The exercise: Write out the whole listing, matching it exactly.

Supplied data:
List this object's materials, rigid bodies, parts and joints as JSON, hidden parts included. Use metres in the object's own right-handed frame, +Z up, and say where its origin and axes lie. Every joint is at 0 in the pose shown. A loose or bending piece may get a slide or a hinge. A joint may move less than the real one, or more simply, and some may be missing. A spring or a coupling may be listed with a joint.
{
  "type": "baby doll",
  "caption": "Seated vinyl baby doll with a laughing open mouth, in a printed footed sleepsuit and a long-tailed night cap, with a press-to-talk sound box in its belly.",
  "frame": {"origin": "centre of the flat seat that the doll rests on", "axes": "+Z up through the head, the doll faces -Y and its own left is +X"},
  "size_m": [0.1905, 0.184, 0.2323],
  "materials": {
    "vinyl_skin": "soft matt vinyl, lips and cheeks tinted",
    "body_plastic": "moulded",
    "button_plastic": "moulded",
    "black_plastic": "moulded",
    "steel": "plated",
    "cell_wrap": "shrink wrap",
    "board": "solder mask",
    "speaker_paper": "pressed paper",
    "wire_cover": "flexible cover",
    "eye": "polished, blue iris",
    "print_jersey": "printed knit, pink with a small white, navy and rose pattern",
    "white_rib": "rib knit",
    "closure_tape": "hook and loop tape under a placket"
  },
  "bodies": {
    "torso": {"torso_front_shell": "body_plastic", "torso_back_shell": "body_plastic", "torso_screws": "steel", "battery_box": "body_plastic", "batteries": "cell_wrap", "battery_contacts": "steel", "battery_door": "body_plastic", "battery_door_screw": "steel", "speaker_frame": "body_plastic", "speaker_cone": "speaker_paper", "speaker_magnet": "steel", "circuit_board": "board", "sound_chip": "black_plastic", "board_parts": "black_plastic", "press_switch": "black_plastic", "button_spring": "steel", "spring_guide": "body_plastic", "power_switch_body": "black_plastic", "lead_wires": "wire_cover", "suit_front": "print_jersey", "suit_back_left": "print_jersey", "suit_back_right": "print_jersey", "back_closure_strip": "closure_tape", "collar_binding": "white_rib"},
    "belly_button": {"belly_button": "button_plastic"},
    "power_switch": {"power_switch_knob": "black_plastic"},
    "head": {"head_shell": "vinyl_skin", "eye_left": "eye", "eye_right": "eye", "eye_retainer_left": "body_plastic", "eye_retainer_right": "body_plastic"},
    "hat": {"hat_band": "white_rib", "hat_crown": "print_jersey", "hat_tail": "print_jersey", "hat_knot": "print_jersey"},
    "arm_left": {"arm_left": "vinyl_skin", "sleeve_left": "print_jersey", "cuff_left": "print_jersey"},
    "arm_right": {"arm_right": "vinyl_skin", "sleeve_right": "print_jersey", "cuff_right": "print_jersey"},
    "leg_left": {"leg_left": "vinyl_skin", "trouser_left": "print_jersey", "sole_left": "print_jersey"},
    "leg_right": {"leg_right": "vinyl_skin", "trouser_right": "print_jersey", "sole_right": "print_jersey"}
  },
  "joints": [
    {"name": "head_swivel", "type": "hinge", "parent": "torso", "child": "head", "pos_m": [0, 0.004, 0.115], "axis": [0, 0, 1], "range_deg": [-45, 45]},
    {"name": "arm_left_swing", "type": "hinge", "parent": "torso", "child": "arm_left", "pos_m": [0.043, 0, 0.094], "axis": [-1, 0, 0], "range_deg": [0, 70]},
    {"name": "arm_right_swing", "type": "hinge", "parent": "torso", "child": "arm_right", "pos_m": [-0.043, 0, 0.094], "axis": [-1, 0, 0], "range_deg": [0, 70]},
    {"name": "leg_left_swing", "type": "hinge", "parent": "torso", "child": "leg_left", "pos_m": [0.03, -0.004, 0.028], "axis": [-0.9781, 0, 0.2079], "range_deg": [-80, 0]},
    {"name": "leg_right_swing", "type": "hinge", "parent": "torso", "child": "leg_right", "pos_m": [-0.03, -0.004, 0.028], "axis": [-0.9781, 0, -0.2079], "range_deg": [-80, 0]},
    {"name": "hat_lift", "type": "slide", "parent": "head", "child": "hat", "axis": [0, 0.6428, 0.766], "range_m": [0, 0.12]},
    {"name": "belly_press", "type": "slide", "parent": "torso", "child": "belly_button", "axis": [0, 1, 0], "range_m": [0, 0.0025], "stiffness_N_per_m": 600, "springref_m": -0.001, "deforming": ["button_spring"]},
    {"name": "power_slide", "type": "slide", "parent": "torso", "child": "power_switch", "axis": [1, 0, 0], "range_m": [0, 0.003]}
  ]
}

Final result:
List this object's materials, rigid bodies, parts and joints as JSON, hidden parts included. Use metres in the object's own right-handed frame, +Z up, and say where its origin and axes lie. Every joint is at 0 in the pose shown. A loose or bending piece may get a slide or a hinge. A joint may move less than the real one, or more simply, and some may be missing. A spring or a coupling may be listed with a joint.
{
  "type": "baby doll",
  "caption": "Seated vinyl baby doll with a laughing open mouth, in a printed footed sleepsuit and a long-tailed night cap, with a press-to-talk sound box in its belly.",
  "frame": {"origin": "centre of the flat seat that the doll rests on", "axes": "+Z up through the head, the doll faces -Y and its own left is +X"},
  "size_m": [0.1905, 0.184, 0.2323],
  "materials": {
    "vinyl_skin": "soft matt vinyl, lips and cheeks tinted",
    "body_plastic": "moulded",
    "button_plastic": "moulded",
    "black_plastic": "moulded",
    "steel": "plated",
    "cell_wrap": "shrink wrap",
    "board": "solder mask",
    "speaker_paper": "pressed paper",
    "wire_cover": "flexible cover",
    "eye": "polished, blue iris",
    "print_jersey": "printed knit, pink with a small white, navy and rose pattern",
    "white_rib": "rib knit",
    "closure_tape": "hook and loop tape under a placket"
  },
  "bodies": {
    "torso": {"torso_front_shell": "body_plastic", "torso_back_shell": "body_plastic", "torso_screws": "steel", "battery_box": "body_plastic", "batteries": "cell_wrap", "battery_contacts": "steel", "battery_door": "body_plastic", "battery_door_screw": "steel", "speaker_frame": "body_plastic", "speaker_cone": "speaker_paper", "speaker_magnet": "steel", "circuit_board": "board", "sound_chip": "black_plastic", "board_parts": "black_plastic", "press_switch": "black_plastic", "button_spring": "steel", "spring_guide": "body_plastic", "power_switch_body": "black_plastic", "lead_wires": "wire_cover", "suit_front": "print_jersey", "suit_back_left": "print_jersey", "suit_back_right": "print_jersey", "back_closure_strip": "closure_tape", "collar_binding": "white_rib"},
    "belly_button": {"belly_button": "button_plastic"},
    "power_switch": {"power_switch_knob": "black_plastic"},
    "head": {"head_shell": "vinyl_skin", "eye_left": "eye", "eye_right": "eye", "eye_retainer_left": "body_plastic", "eye_retainer_right": "body_plastic"},
    "hat": {"hat_band": "white_rib", "hat_crown": "print_jersey", "hat_tail": "print_jersey", "hat_knot": "print_jersey"},
    "arm_left": {"arm_left": "vinyl_skin", "sleeve_left": "print_jersey", "cuff_left": "print_jersey"},
    "arm_right": {"arm_right": "vinyl_skin", "sleeve_right": "print_jersey", "cuff_right": "print_jersey"},
    "leg_left": {"leg_left": "vinyl_skin", "trouser_left": "print_jersey", "sole_left": "print_jersey"},
    "leg_right": {"leg_right": "vinyl_skin", "trouser_right": "print_jersey", "sole_right": "print_jersey"}
  },
  "joints": [
    {"name": "head_swivel", "type": "hinge", "parent": "torso", "child": "head", "pos_m": [0, 0.004, 0.115], "axis": [0, 0, 1], "range_deg": [-45, 45]},
    {"name": "arm_left_swing", "type": "hinge", "parent": "torso", "child": "arm_left", "pos_m": [0.043, 0, 0.094], "axis": [-1, 0, 0], "range_deg": [0, 70]},
    {"name": "arm_right_swing", "type": "hinge", "parent": "torso", "child": "arm_right", "pos_m": [-0.043, 0, 0.094], "axis": [-1, 0, 0], "range_deg": [0, 70]},
    {"name": "leg_left_swing", "type": "hinge", "parent": "torso", "child": "leg_left", "pos_m": [0.03, -0.004, 0.028], "axis": [-0.9781, 0, 0.2079], "range_deg": [-80, 0]},
    {"name": "leg_right_swing", "type": "hinge", "parent": "torso", "child": "leg_right", "pos_m": [-0.03, -0.004, 0.028], "axis": [-0.9781, 0, -0.2079], "range_deg": [-80, 0]},
    {"name": "hat_lift", "type": "slide", "parent": "head", "child": "hat", "axis": [0, 0.6428, 0.766], "range_m": [0, 0.12]},
    {"name": "belly_press", "type": "slide", "parent": "torso", "child": "belly_button", "axis": [0, 1, 0], "range_m": [0, 0.0025], "stiffness_N_per_m": 600, "springref_m": -0.001, "deforming": ["button_spring"]},
    {"name": "power_slide", "type": "slide", "parent": "torso", "child": "power_switch", "axis": [1, 0, 0], "range_m": [0, 0.003]}
  ]
}